I know that Menino, as a politician, isn’t accustomed to letting facts interfere with a soundbite. But NCAA rules, like rules at pretty much all levels, are written by administrators, coaches, and officials. Almost all coaches and officials have played the sport they coach/officiate, and I’d bet that a good chunk of administrators who want to be on a rules committee have as well. I can almost forgive guys like Stephen A. Smith for yelling crap about a high school official: that’s where his bread is buttered. But the mayor of Boston? He needs to stuff a sock in it. On top of being factually untrue, his quote sets a horrible example for the kids of his city and state.
Anyway, that lasted a couple of days of the news cycle. And then, the next time officiating was in the news, it was in my home state.
Seems an uncle of a player from Highland High School (a rural school outside of Yakima) didn’t care for the basketball officiating in his area, especially in the Tri-Cities association (about a half hour east of Yakima). He therefore filmed his nephew’s game at Connell High School (a rural school outside of the Tri-Cities) on December 22nd. And since you’ve all likely seen the video, I don’t have to tell you what he filmed.
I certainly don’t believe he filmed 6 flagrant fouls. (Sure, I’ll play the game that everyone else is playing: Foul #1 is a common foul with a stern talking-to, #2 the same–although a rebounding foul on 34 preceding that maybe was a better idea, #3 intentional at the least, borderline flagrant–I’d probably toss him if he’d gotten the stern talking-to on #1, #4 intentional not flagrant, #5 flagrant–didja notice the not-very-stern talking-to that the bald Caucasian official gives #34, which includes a smile and a pat on the butt? This was not the time for that–and #6 probably a common foul). But I do believe that the film shows, at the very least, a crew having a really bad day. I’m not going to get on the bandwagon of “they should never officiate again.” But if I were in a game where all of that was going on, I’d be eager to get an intentional or a flagrant foul just to get out the game out of the crapper.
In any event, I find it interesting that the Tri-Cities Herald article about the controversy contained the following quote from the blogger:
[Michael] Christenson, 32, said that his intention was not for the video to go much further than the small community outside Yakima that surrounds the basketball program. His nephew, Tanner Christenson, plays guard for the Scots.
His choice to show the video to his friends locally, and then send it to the WIAA to express his concerns about officiating?
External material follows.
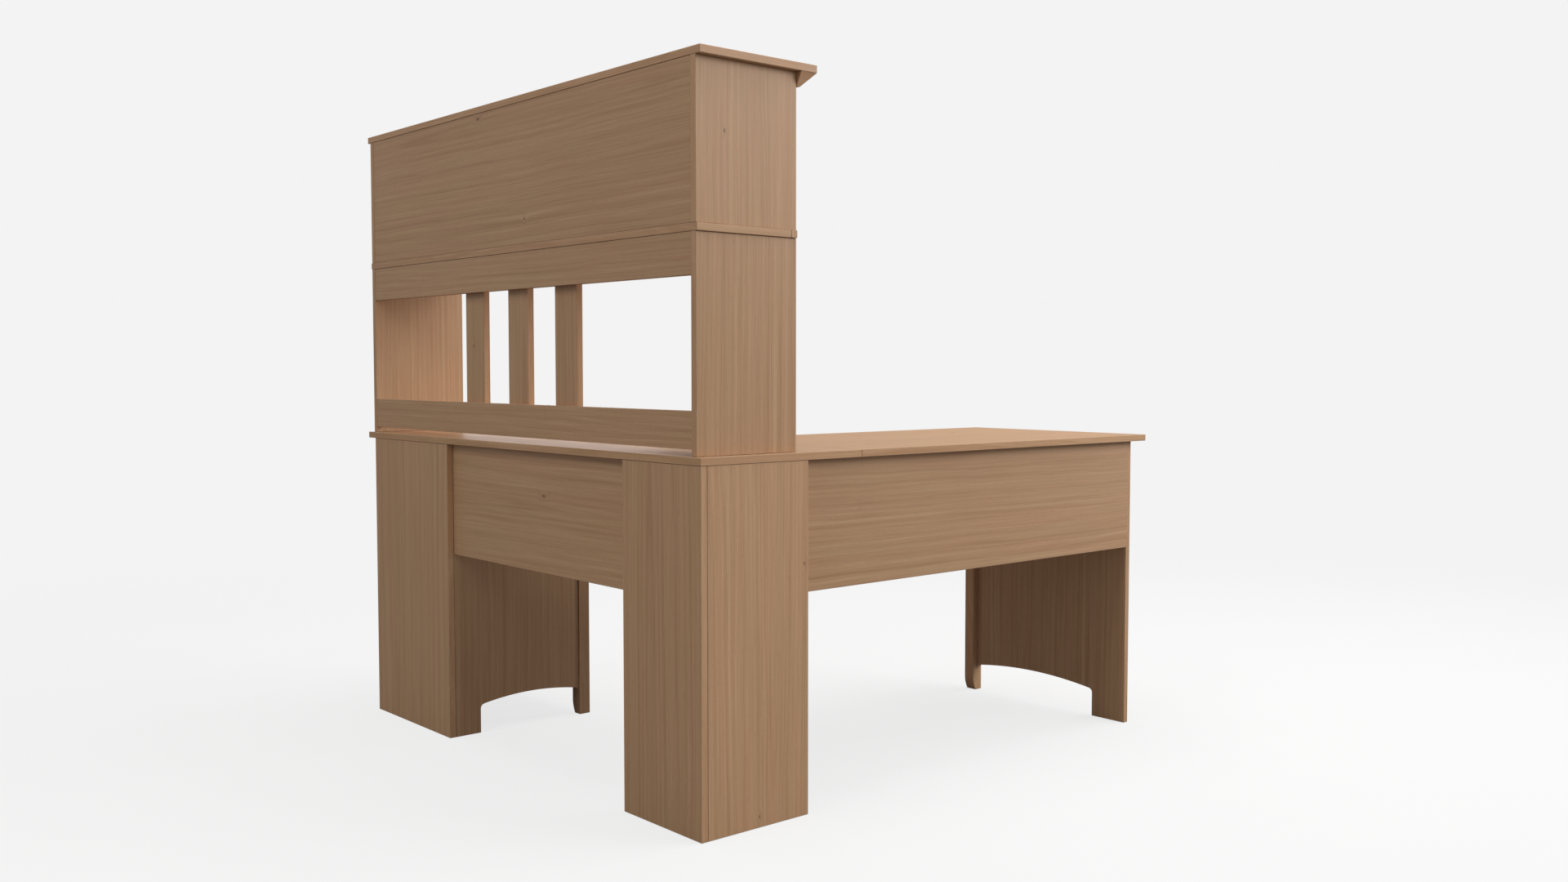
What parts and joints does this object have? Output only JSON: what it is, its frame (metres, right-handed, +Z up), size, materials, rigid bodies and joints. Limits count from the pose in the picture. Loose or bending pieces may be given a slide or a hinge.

Totally appropriate. However, his actions don’t match with his words, as this article shows:
Christenson emailed a copy of the video and demands for action to nine Tri-City Herald employees. He also used a Twitter account to send the video to the NCAA, ESPN, the Atlanta Journal Constitution, Tony Kornheiser, Mike Wilbon, TNT’s Kenny Smith, ESPN’s Stephen A. Smith and Jim Rome. The Twitter account has since been deleted.
So it feels to me like the poster didn’t just have the intention to express his concern about local officiating, but to nationally humiliate those involved. There’s no other reason to send the video anywhere outside of state lines. (What in the world is the NCAA doing on that list, for instance?) The net result has been death threats against #34 and harassment of his family and the school. Thankfully, I have not seen the officials’ names in any article, or they would surely have suffered similar invasions of their homes and privacy, which would be just as wrong as the threats against the players (whom I wish could have had their names kept private, but of course, it’s too easy to look up the roster of any high school team on-line).
Much of the conversation about the video is about who is to blame for the rough play. Christenson says it’s the officials: there would have been “no hard fouls” if the officials hadn’t called it tight to begin with. Not sure I buy that–a player like #34 was set on creating havoc that night–but I will agree with him that the officials could certainly have minimized the damage he and his teammate did. Others blame the players, who were, after all, the ones committing the acts of violence. Others blame the Connell coach, who didn’t pull the kids from the game, and who, it could be argued, has obviously created a culture where such actions are acceptable.
Everyone is overlooking the obvious point that everyone involved is at fault. There’s no reason to stop at blaming just one of those groups.
We showed this video at our officials’ meeting this past Sunday, and I’m sure my association wasn’t the only one. There are two lessons to learn here: #1. Don’t be afraid to upgrade fouls to intentional and flagrant whenever merited. Some officials don’t want to “impose on the game,” but that’s just a cowardly justification for taking the easy way out (and that’s not an attack on the Tri-Cities officials: it’s something we’re all guilty of). #2: EVERY MOMENT is filmed now. In fact, in many ways, HS officials are in greater danger than others, since someone with an agenda can create a pretty damning document that doesn’t have context. While I cannot see a context in which a player is not booted for foul #5, that’s not the point. The point is that every second of every game, from pulling into the parking lot, through the game, through kibitzing at the restaurant after the game, all the way until we pull into our driveways, we must assume we are on camera. We therefore cannot ever be lazy about our calls, our words, or our demeanors, no matter the score or the situation. We’ve got to go by the book all the time, or we’ll wind up on MSNBC and CNN, where non-officials with no knowledge of the difficulty of the job will call for our heads. And for that, even though I haven’t been friendly here to my colleagues who officiated the Highland/Connell game, I feel for them in the aftermath. I can say that I’d have done a better job, and I do believe that…but maybe, in a different situation, I’d have an equally bad night–just like maybe a bad night you’d have or Michael Christenson would have if he ever put on a whistle. In the end, we’re all one bad night and one YouTube posting away from the dark place they are right now.
Or, to put it another way…the film doesn’t lie. It might present a specific version of the truth, but it doesn’t lie, and we as officials can’t forget that we’re always on tape now.